(Reblogging from 2012. Today would be Alice’s 61st birthday, but she will be forever 20 years old.)
Blue eyes. That was one thing that made her unique among 4 sisters. She had our father’s eyes. She was the shortest among us; I believe I grew to have at least a half an inch over her. But that took a while. Since she was 3 years older, I trailed behind her most of my life. I definitely didn’t mind following in her footsteps. I adored her. She was the sweet sister, the kind one, the one who loved children and animals and had friends. She somehow spanned the gap between being a nerd and being popular. Not that she wasn’t picked on early in grade school. We all were, and she was very sensitive to it. When she was 10, she ran away from a boy who was chasing her down the sidewalk. He caught up to her and managed to grab the back of her coat hood. He yanked her down hard, and she fell backwards onto the sidewalk, hitting her head and fracturing her skull. The boy was sent to military school, and Alice recovered amid cards and gifts and angels surrounding her bed.
She started dating first among us, though she wasn’t the oldest. I wanted to learn how this “boyfriend” business worked, so I watched her very closely, sometimes through the living room drapery while she was on the porch kissing her date goodnight. She modeled how to be affectionate in the midst of a distinctly cerebral family, shy about demonstrating emotion. She gave me my first pet name: Golden Girl or Goldie, and then the one that stuck in my family, PG or sometimes Peej. By the time I was 16, we were very close friends as well as sisters. She invited me to spend Spring Break with her at college, and enjoyed “showing me off”. She told me that the boys were noticing me and that she’d need to protect me. I was thrilled!
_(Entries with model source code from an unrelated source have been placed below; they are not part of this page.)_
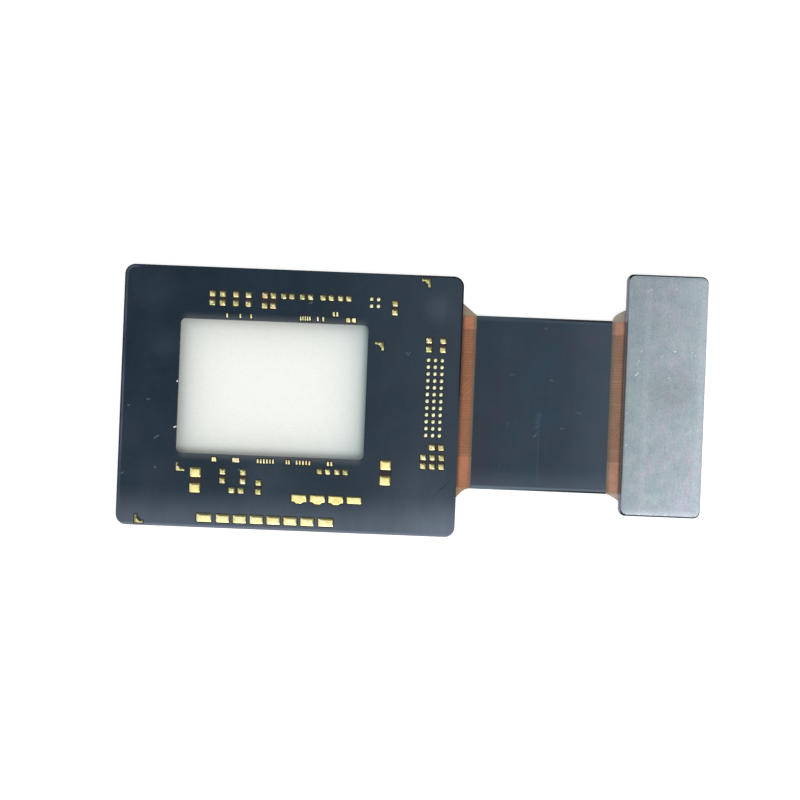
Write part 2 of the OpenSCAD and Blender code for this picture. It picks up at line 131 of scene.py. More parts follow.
class Material:
    """A node material, with short calls for the nodes that this scene uses."""

    def __init__(self, name, **finish):
        self.data = bpy.data.materials.new(name)
        self.data.use_nodes = True
        self.tree = self.data.node_tree
        self.tree.nodes.clear()
        self.bsdf = self.add("BsdfPrincipled", finish)
        output = self.add("OutputMaterial")
        self.tree.links.new(self.bsdf.outputs[0], output.inputs["Surface"])
        coords = self.add("TexCoord").outputs["Object"]
        self.place = self.vector("SCALE", coords, scale=1 / MM)
        split = self.add("SeparateXYZ", {0: self.place})
        self.x, self.y, self.z = split.outputs
        self.flat = self.add("CombineXYZ", {0: self.x, 1: self.y}).outputs[0]

    def add(self, kind, inputs=None, **settings):
        node = self.tree.nodes.new("ShaderNode" + kind)
        for key, value in settings.items():
            setattr(node, key, value)
        for key, value in (inputs or {}).items():
            self.put(node.inputs[key], value)
        return node

    def put(self, socket, value):
        if isinstance(value, bpy.types.NodeSocket):
            self.tree.links.new(value, socket)
        elif socket.type == "RGBA":
            socket.default_value = (*value, 1)
        else:
            socket.default_value = value

    def set(self, **inputs):
        for key, value in inputs.items():
            self.put(self.bsdf.inputs[key.replace("_", " ")], value)

    def math(self, operation, *values, clamp=False):
        inputs = dict(enumerate(values))
        node = self.add("Math", inputs, operation=operation, use_clamp=clamp)
        return node.outputs[0]

    def vector(self, operation, *values, scale=None):
        inputs = dict(enumerate(values))
        if scale is not None:
            inputs["Scale"] = scale
        node = self.add("VectorMath", inputs, operation=operation)
        scalar = operation in ("LENGTH", "DOT_PRODUCT", "DISTANCE")
        return node.outputs["Value" if scalar else "Vector"]

    def smooth(self, value, start, end, low=0.0, high=1.0):
        """Goes smoothly from low to high as value goes from start to end."""
        inputs = {0: value, 1: start, 2: end, 3: low, 4: high}
        node = self.add("MapRange", inputs, interpolation_type="SMOOTHSTEP")
        return node.outputs[0]

    def noise(self, size, detail=2.0, stretch=(1, 1, 1), low=0.0, high=1.0):
        """Soft noise with features of about that size, from low to high."""
        place = self.vector("MULTIPLY", self.place, stretch)
        inputs = {"Vector": place, "Scale": 1 / size, "Detail": detail}
        value = self.add("TexNoise", inputs).outputs[0]
        return self.smooth(value, 0.3, 0.7, low, high)

    def mix(self, share, first, second, blend="MIX"):
        node = self.add("Mix", data_type="RGBA", blend_type=blend)
        for socket, value in ((0, share), (6, first), (7, second)):
            self.put(node.inputs[socket], value)
        return node.outputs[2]

    def shade(self, colour, factor):
        """The colour times a number."""
        return self.vector("SCALE", colour, scale=factor)

    def bump(self, height, depth):
        """Relief from a height of 0 to 1 that stands for this depth."""
        inputs = {"Height": height, "Distance": depth * MM, "Strength": 1.0}
        self.set(Normal=self.add("Bump", inputs).outputs[0])

    def inside(self, box, corner):
        """Distance inwards from the outline of a box with round corners."""
        low, high = (Vector(c) / MM for c in box)
        centre = (low + high) / 2
        half = (high - low) / 2 - Vector((corner, corner, 0))
        away = self.vector("ABSOLUTE", self.vector("SUBTRACT", self.flat, (centre.x, centre.y, 0)))
        beyond = self.vector("SUBTRACT", away, (half.x, half.y, 0))
        rounded = self.vector("LENGTH", self.vector("MAXIMUM", beyond, (0, 0, 0)))
        sides = self.add("SeparateXYZ", {0: beyond})
        nearest = self.math("MAXIMUM", sides.outputs[0], sides.outputs[1])
        straight = self.math("MINIMUM", nearest, 0.0)
        return self.math("SUBTRACT", corner, self.math("ADD", rounded, straight))

    def band(self, value, centre, width):
        """1 on a line at that value, falling to 0 over the width on both sides."""
        away = self.math("ABSOLUTE", self.math("SUBTRACT", value, centre))
        return self.smooth(away, width, 0.0)

    def scratch(self, start, end, width):
        """1 along a line between two points, and 0 beyond the width."""
        first, last = Vector((*start, 0)), Vector((*end, 0))
        run = last - first
        from_first = self.vector("SUBTRACT", self.flat, tuple(first))
        along = self.vector("DOT_PRODUCT", from_first, tuple(run / run.length_squared))
        held = self.math("MAXIMUM", self.math("MINIMUM", along, 1.0), 0.0)
        nearest = self.vector("SCALE", tuple(run), scale=held)
        away = self.vector("LENGTH", self.vector("SUBTRACT", from_first, nearest))
        return self.smooth(away, width, width * 0.3)

    def spot(self, centre, radius, soft=1.0):
        away = self.vector("DISTANCE", self.flat, (*centre, 0))
        return self.smooth(away, radius, radius * (1 - soft))

    def level(self):
        """1 on faces that lie flat, 0 on upright ones."""
        normal = self.add("NewGeometry").outputs["True Normal"]
        upright = self.add("SeparateXYZ", {0: normal}).outputs[2]
        return self.smooth(self.math("ABSOLUTE", upright), 0.4, 0.8)

    def most(self, values):
        """The greatest of several numbers."""
        found = values[0]
        for value in values[1:]:
            found = self.math("MAXIMUM", found, value)
        return found


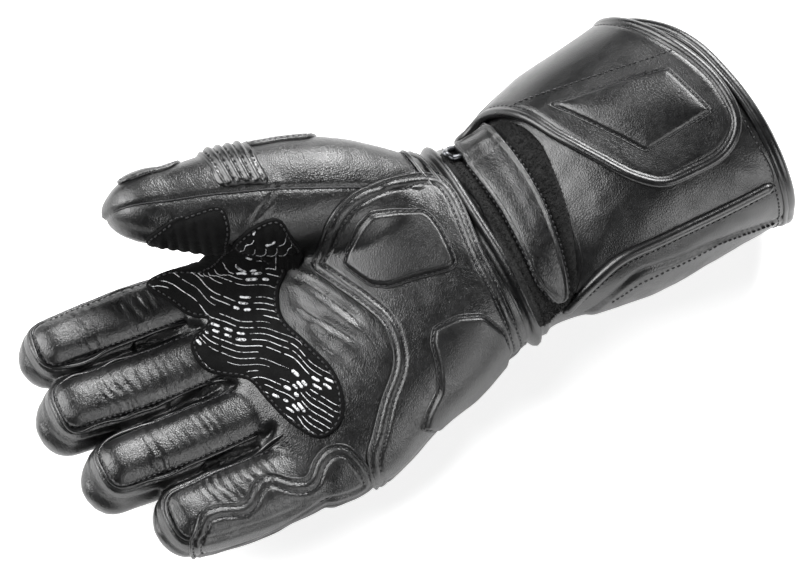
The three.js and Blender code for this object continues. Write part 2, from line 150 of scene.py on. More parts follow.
def unit(vectors):
    return vectors / np.maximum(np.linalg.norm(vectors, axis=-1, keepdims=True), 1e-9)


def lengths_along(points):
    steps = np.linalg.norm(np.diff(points, axis=0), axis=1)
    return np.concatenate([[0], np.cumsum(steps)])


def along_line(at, run, values):
    """Values of a line's points at other lengths along it."""
    return np.stack([np.interp(at, run, values[:, k]) for k in range(values.shape[1])], 1)


def evenly(points, step, closed=False):
    """The same line with points an even step apart."""
    points = np.asarray(points, float)
    if closed:
        points = np.concatenate([points, points[:1]])
    run = lengths_along(points)
    count = max(2, int(round(run[-1] / step)) + 1)
    at = np.linspace(0, run[-1], count)
    if closed:
        at = at[:-1]
    return along_line(at, run, points)


def curved(points, step=1.0, closed=False):
    """A smooth line through the given points."""
    points = np.asarray(points, float)
    if closed:
        wrapped = np.concatenate([points[-3:], points, points[:3]])
        run = lengths_along(wrapped)
        at = np.arange(run[3], run[len(points) + 3], step / 4)
        return evenly(smooth_through(run, wrapped, at), step, True)
    run = lengths_along(points)
    return evenly(smooth_through(run, points, np.arange(0, run[-1] + step / 8, step / 4)), step)


def softened(points, rounds, closed=True):
    """Rounds the corners of a line."""
    points = points.copy()
    for _ in range(rounds):
        mean = (np.roll(points, 1, 0) + np.roll(points, -1, 0)) / 2
        if closed:
            points = (points + mean) / 2
        else:
            points[1:-1] = (points[1:-1] + mean[1:-1]) / 2
    return points


def speckle(points, size, seed=0.0):
    """Smooth noise from -1 to 1 whose lumps are about size across."""
    offset = np.array([seed * 13.7, seed * 7.3, seed * 3.1])
    return np.array([noise.noise(Vector(p)) for p in (points / size + offset)])


# Meshes as arrays

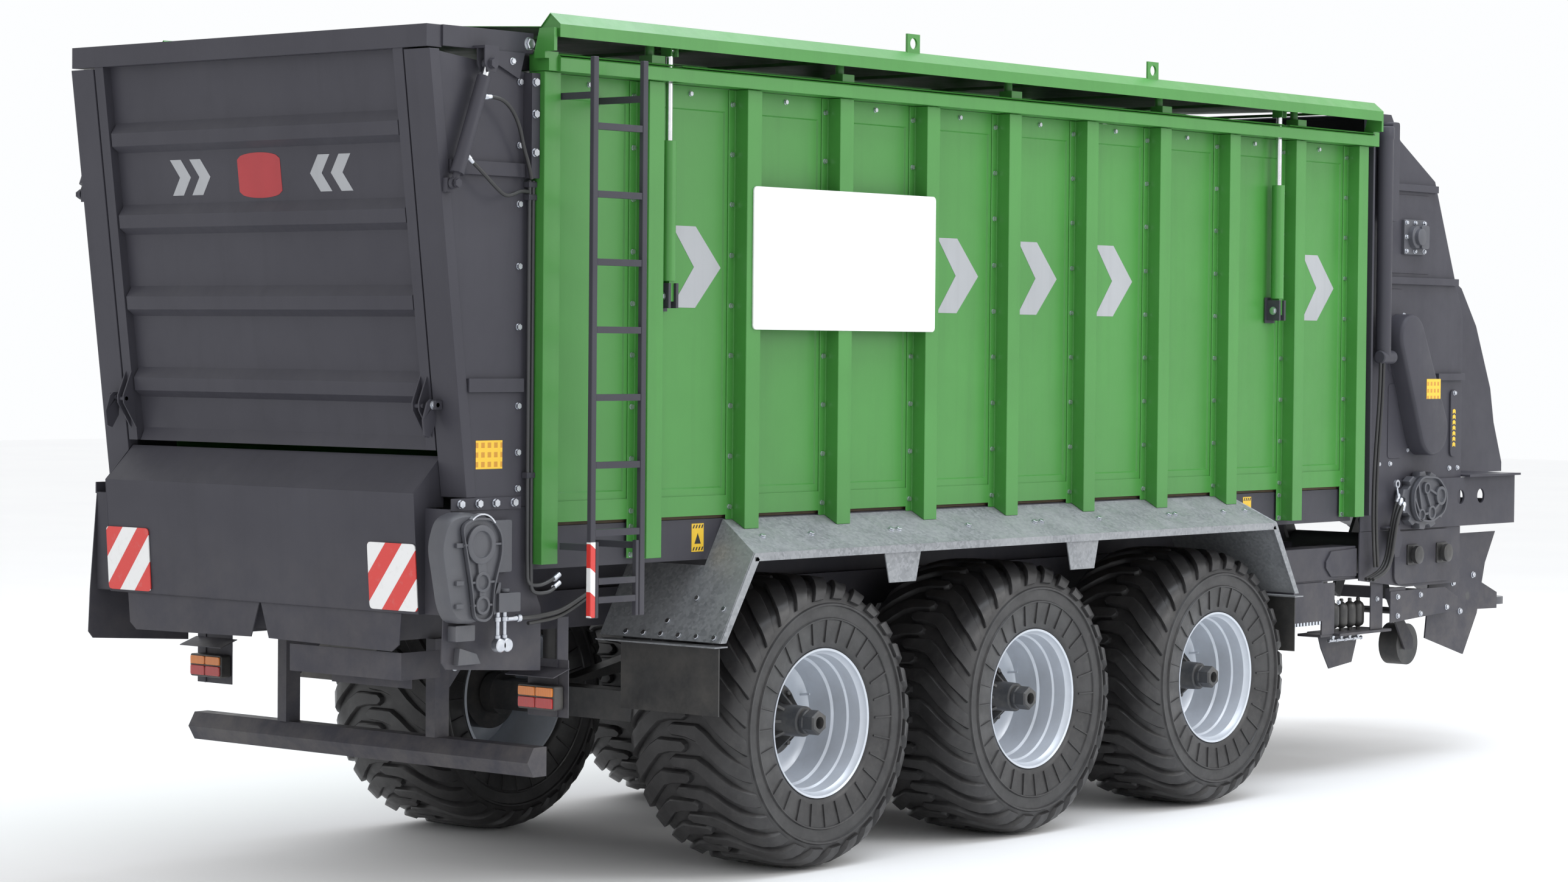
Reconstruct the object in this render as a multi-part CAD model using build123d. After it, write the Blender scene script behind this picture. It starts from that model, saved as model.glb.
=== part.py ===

We spent that summer at home together in California. I introduced her to my new boyfriend, who eventually became my husband. She begged our parents to allow me to be her passenger on a road trip back to campus at the end of the summer. She had just bought a car, and although I couldn’t drive, I could keep her company, sing with her along the way, and be her companion. The road trip was a travel adventure flavored with freedom, sisterly love, and the sense of confidence and brand new responsibility. We flopped the first night in a fleabag motel in the same bed. She woke earlier than I and told me as I roused and stretched how sweet I looked cuddling the stuffed bunny my boyfriend had bought me. Then we stayed with her friends in Colorado. Our next day’s journey was to go through the heartland of the country and hopefully, if we made good time, get to Chicago for the night. We never made it.
Nebraska is flat and boring. We’d been driving for 6 hours. I was reclined and dozing when we began to drift off the fast lane, going 80 mph. Alice over-corrected, and we flipped. She had disconnected her shoulder strap, and flopped around, hitting her head on pavement through the open window. Her fragile, gentle head, with two blue eyes. She was dead by the time we came to rest in the ditch.
Life is an experience, a journey of unexpected and unimagined happening, a verb in motion, not a noun. Alice was in motion, at 20, and may be even now…somewhere, in some form. I still taste her sweetness floating near me from time to time.
How can I click “Like” for such a tragic story, but I do appreciate the testament of love.
Thank you for listening to my story. I appreciate having a place to tell it.
Time does not really diminish our losses. Lovely and painful reminiscence. Thank you.
Thanks, Michael, for making a place for it in your awareness.
It never gets easier. I lost my sister to suicide in 1964. A few sweet memories and a sad devastating end. I feel for you, Priscilla. It’s so hard. Sometimes I think, well at least we’re capable of love. Sigh! Beautifully written. / Love, Jamie
Thanks, dear Jamie. Better to have loved and lost, for sure – and learned about loss. ❤
Oh my. The first time I read of her, the sweet sister. ❤ Just hugs.
❤ Thank you!
beautifully written…your words are as vibrations of love that flows…forever
Thank you, Brenda. I certainly believe in that flow of love and feel it.
Dearest Priscilla, I remember reading this when you first posted it. My heart ached for you then and aches for you and your family .For your Mom and Dad to lose one of their children, especially without warning, must have been the most unimaginable horror. There must have been so many “what ifs” afterwards for all the family; a natural part of the grieving process but no less difficult.
Yes, all of that. And now it is the fabric of my story tapestry. For all it taught me and the ways it helped me grow up, I am grateful.
Priscilla, I sent you a private message on FB about memories of Alice from back then.
Thank you for letting me know! I’m not that savvy about how FB works and didn’t see that message. I’m glad you found me, Gary! ❤
Thanks for your reply and FB message! From what you said I wasn’t sure if you would see a reply to you FB message so I’ll put it here. The pictures that you posted of Alice from many years ago are exactly as I remember her. I was re-reading some of the saved letters that I exchanged with her and reliving old memories.
How nice of you to have saved them all these years!